Pa, who did not know that after donating his last $3 for the bell in the new church belfry instead of replacing his hole-y boots, would end up needing to walk several hundred miles in those hole-y boots to find work, back east, to pay for that new house after the grasshoppers took his wheat field.

It was a miserable, hot summer, but Ma, being a tenacious woman, an excellent example of leadership in forbearance and fortitude, managed the several weeks without Pa.

When Pa was ready to sow another crop, he realized that the grasshoppers had laid millions of eggs, which he knew, once hatched, would begin eating everything green in sight; therefore, it would foolish for him to bother. He would lose another year of harvest.

Hence, it was off to the East again.

The grasshoppers finally left, in grand array, and Pa brought back enough income to pay most of their debt and still buy shoes for Mary, material to make dresses, and even some food supplies.

While the grasshoppers were the most horrific and creepy event in the story, Pa was also lost in a blizzard for three days. He survived on oyster crackers and Christmas candy.

Meanwhile, the more entertaining events of the story involved Nellie Olsen. Laura met Nellie at school in town, and Nellie was the quintessential spoiled snob. Once inviting Laura, Mary, and several other school girls to her house for a town party, she badly mistreated and shamed Laura.

Nellie Olsen, in true fashion, at her party

Ma suggested they return the favor and invite Nellie and the town girls for a party at their home in the country, and Laura sought an opportunity of retribution. She tricked Nellie into the muddy creek waters, where the blood suckers lurked. You can guess what happened.

Come on. You know you would be cheering Laura, and holding your side from laughter, too.

I admit it: I was.

Laura recalled many other personal childhood memories in this story, which remains one of my favorites of the series, but there are many more to come. I anxiously look forward to my next read: By the Shores of Silver Lake. 


  1. Laura Ingalls Wilder is a wonderful story-teller, and I thoroughly enjoyed the books, but I often felt life must have been very hard for ma. The children have the resilience of youth, and her husband is a natural wanderer and optimist, but life must have been hard and lonely for pioneer women. Living in a hole in the ground cannot be pleasant, even if it does have flowers on the outside. Their remote dwellings meant she had little company or entertainment, and I remember she could almost recite off by heart her one novel. I was reminded of this when I read 'Parnassus on Wheels', the story of a travelling bookshop which visited remote farms. It was always greeted with open arms, as there was nothing else to do but read in the evenings. That book is also thoroughly recommended, by the way.

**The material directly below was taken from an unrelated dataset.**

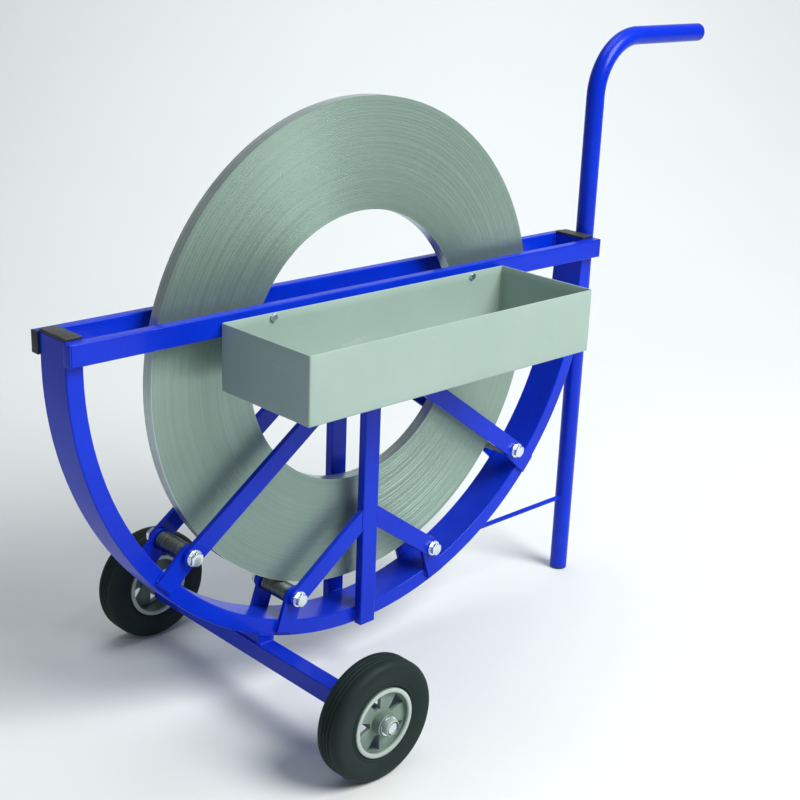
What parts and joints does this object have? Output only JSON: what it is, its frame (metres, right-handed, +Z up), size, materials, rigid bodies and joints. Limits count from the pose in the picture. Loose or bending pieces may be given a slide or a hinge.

    1. It was definitely a difficult life for all of them, but I don't think it was lonely for Caroline. Her family was everything to her, and Charles was a committed husband and father. When they finally settled in De Smet, they had plenty of neighbors and lots of activity with church and community functions. I think she was a strong, dynamic lady and an excellent example of what women are capable of, especially under such hardships.

  2. I do appreciate that Laura Wilder was honest in her portrayal of herself. It makes her all the more enduring.

  3. I love your comment regarding Pa and Murphy's Law. That's so true! There's just something about Plum Creek which makes it one of my favourite reads of the whole series. And yes, the crafty way Laura orchestrated the old crab and the bloodsuckers to get back at Nellie is hilarious :) I'm sure Nellie never forgot it either.

    1. I wonder if Laura elaborated on Pa's optimism as much as she did to contrast it with the coming doom, or if she wanted to demonstrate their resolve and resiliency?